Aim ::
Return all lines that include the string "this".

* * * * * * *

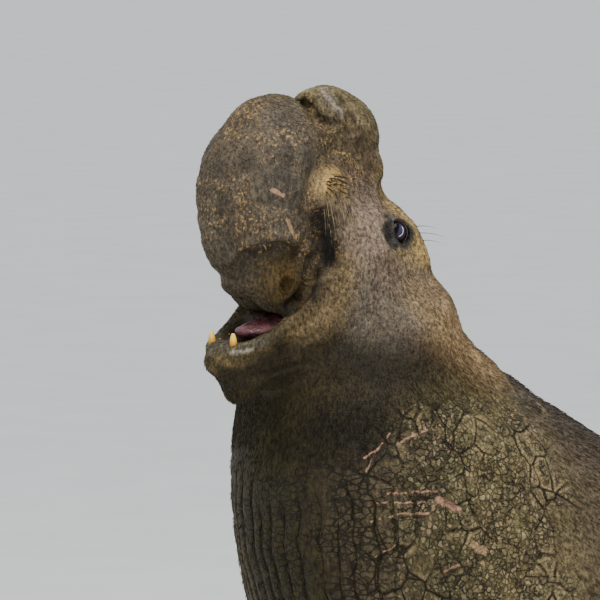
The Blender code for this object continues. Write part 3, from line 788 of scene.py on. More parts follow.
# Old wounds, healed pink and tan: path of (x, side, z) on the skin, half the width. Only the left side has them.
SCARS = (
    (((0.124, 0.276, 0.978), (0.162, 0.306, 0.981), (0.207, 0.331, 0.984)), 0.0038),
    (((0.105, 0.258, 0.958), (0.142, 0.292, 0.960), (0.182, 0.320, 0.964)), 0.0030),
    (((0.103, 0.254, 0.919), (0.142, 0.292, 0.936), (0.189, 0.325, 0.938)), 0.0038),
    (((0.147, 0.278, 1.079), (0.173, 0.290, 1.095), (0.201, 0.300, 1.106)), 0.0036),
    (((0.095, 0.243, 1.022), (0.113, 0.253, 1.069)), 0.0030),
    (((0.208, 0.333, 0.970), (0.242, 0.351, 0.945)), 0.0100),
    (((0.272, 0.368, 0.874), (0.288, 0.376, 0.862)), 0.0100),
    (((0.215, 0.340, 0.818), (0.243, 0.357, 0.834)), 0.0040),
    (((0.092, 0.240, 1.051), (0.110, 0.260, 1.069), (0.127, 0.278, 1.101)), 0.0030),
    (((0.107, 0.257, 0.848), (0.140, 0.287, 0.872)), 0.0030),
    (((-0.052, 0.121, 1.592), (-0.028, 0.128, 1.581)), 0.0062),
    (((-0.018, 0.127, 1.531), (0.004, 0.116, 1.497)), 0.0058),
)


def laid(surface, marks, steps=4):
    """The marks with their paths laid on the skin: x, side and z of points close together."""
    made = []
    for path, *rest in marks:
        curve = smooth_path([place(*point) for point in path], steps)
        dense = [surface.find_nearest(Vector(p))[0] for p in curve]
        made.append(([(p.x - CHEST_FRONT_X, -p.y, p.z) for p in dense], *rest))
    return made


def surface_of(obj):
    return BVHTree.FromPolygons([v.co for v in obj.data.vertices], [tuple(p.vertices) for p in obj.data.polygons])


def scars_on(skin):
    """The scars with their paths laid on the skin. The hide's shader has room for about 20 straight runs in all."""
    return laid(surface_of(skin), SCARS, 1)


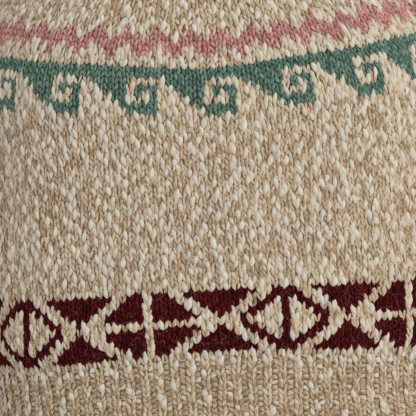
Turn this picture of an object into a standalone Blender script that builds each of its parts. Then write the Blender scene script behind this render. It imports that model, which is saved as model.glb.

* * * * * * *

Task solution ::
The Blender code for this object continues. Write part 3, from line 788 of scene.py on. More parts follow.
Turn this picture of an object into a standalone Blender script that builds each of its parts. Then write the Blender scene script behind this render. It imports that model, which is saved as model.glb.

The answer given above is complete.